DIRECTIVE:
Please give back word for word the lines below, from the first one through the one with "return shape".
━━━━━━━━━━━━━━━━━━━━━━━━━━━━━━
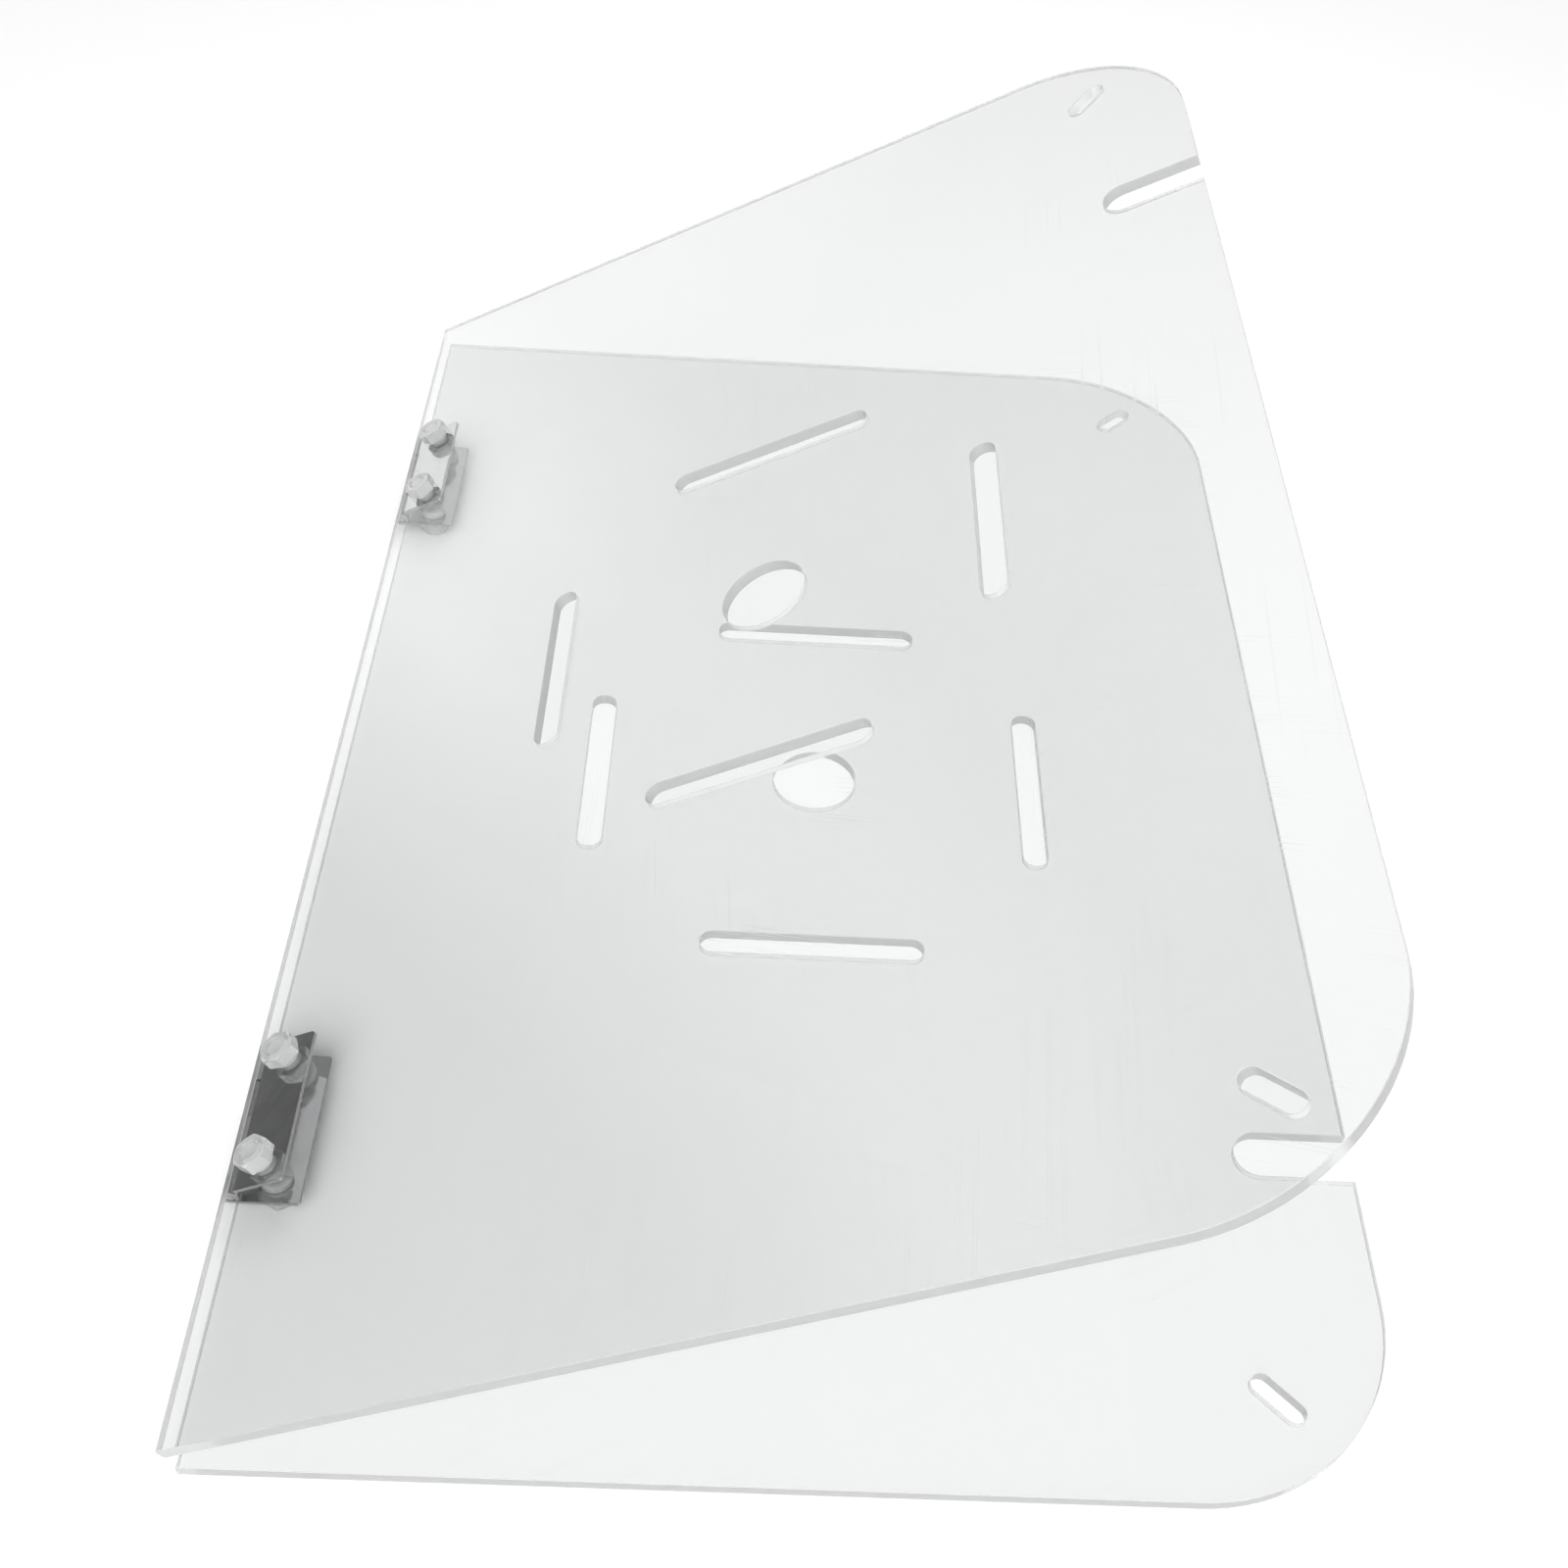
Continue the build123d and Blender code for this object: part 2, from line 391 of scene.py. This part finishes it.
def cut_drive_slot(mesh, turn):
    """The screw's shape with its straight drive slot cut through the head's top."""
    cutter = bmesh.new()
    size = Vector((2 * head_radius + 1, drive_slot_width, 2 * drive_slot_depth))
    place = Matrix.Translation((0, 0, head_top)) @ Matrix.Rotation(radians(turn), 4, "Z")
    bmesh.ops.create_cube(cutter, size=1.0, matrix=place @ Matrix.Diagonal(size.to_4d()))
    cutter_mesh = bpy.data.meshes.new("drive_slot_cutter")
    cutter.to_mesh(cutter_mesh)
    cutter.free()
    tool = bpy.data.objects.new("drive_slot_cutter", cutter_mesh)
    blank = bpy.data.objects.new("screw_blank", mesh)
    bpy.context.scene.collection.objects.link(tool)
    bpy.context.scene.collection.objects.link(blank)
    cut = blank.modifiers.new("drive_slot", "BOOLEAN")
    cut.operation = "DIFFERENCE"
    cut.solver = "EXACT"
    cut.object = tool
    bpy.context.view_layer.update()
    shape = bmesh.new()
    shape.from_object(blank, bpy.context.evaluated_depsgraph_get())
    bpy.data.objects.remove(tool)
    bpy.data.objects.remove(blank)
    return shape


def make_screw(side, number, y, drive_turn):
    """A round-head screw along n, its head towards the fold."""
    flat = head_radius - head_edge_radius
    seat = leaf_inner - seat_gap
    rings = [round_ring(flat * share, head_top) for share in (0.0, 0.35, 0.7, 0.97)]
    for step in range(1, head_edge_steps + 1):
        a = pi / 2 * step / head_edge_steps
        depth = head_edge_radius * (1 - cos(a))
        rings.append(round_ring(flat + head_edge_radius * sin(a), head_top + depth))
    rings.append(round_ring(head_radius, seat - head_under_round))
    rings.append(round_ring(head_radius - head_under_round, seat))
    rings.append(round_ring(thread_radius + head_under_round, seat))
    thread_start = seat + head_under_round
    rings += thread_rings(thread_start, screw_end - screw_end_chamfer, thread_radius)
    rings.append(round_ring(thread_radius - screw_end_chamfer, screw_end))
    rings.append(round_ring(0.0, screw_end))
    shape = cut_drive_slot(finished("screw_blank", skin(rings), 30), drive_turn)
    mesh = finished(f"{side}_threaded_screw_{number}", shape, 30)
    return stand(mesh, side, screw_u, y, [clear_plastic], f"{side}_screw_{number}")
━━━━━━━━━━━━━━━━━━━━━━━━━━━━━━
RESULT BELOW:
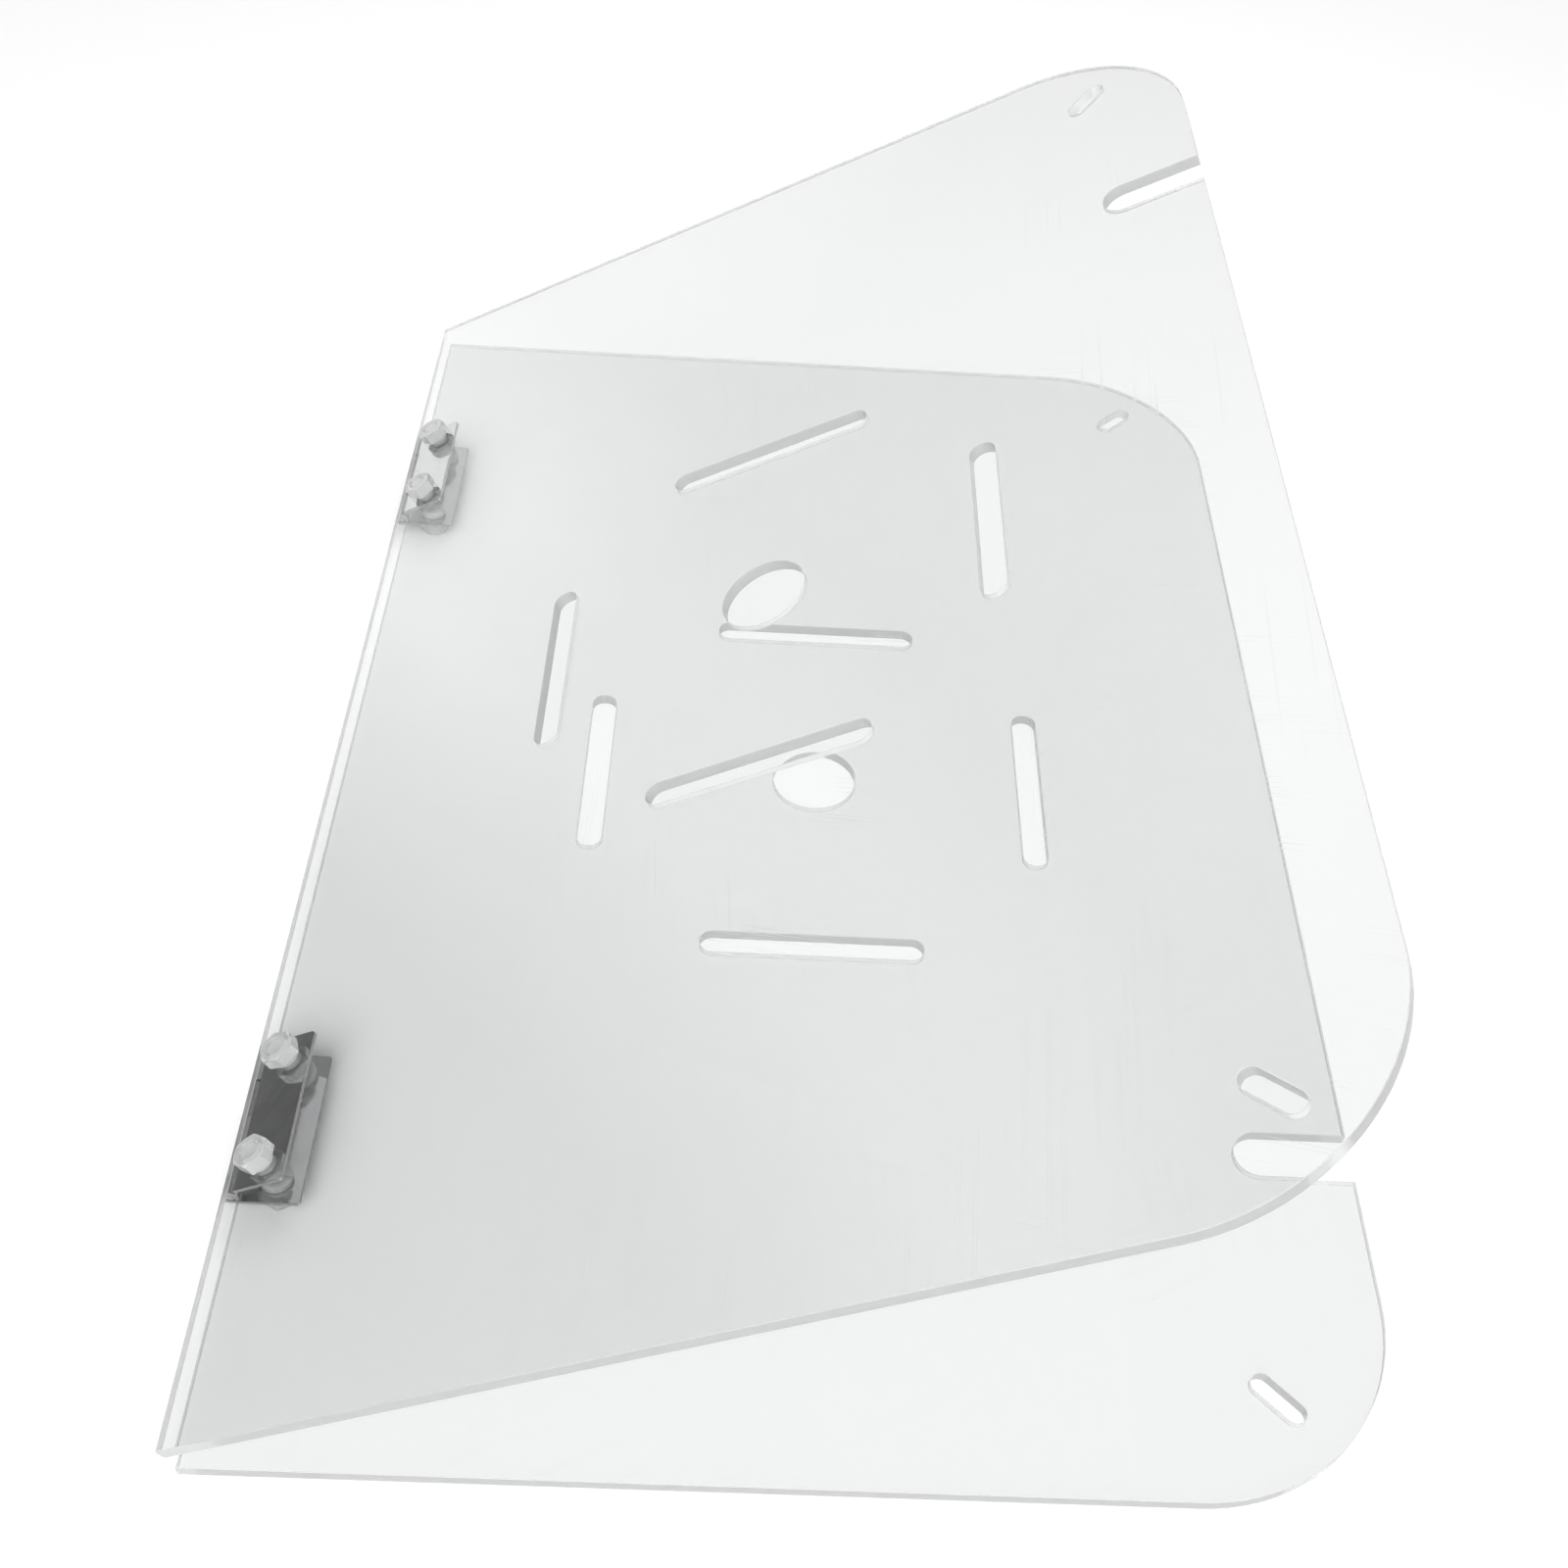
Continue the build123d and Blender code for this object: part 2, from line 391 of scene.py. This part finishes it.
def cut_drive_slot(mesh, turn):
    """The screw's shape with its straight drive slot cut through the head's top."""
    cutter = bmesh.new()
    size = Vector((2 * head_radius + 1, drive_slot_width, 2 * drive_slot_depth))
    place = Matrix.Translation((0, 0, head_top)) @ Matrix.Rotation(radians(turn), 4, "Z")
    bmesh.ops.create_cube(cutter, size=1.0, matrix=place @ Matrix.Diagonal(size.to_4d()))
    cutter_mesh = bpy.data.meshes.new("drive_slot_cutter")
    cutter.to_mesh(cutter_mesh)
    cutter.free()
    tool = bpy.data.objects.new("drive_slot_cutter", cutter_mesh)
    blank = bpy.data.objects.new("screw_blank", mesh)
    bpy.context.scene.collection.objects.link(tool)
    bpy.context.scene.collection.objects.link(blank)
    cut = blank.modifiers.new("drive_slot", "BOOLEAN")
    cut.operation = "DIFFERENCE"
    cut.solver = "EXACT"
    cut.object = tool
    bpy.context.view_layer.update()
    shape = bmesh.new()
    shape.from_object(blank, bpy.context.evaluated_depsgraph_get())
    bpy.data.objects.remove(tool)
    bpy.data.objects.remove(blank)
    return shape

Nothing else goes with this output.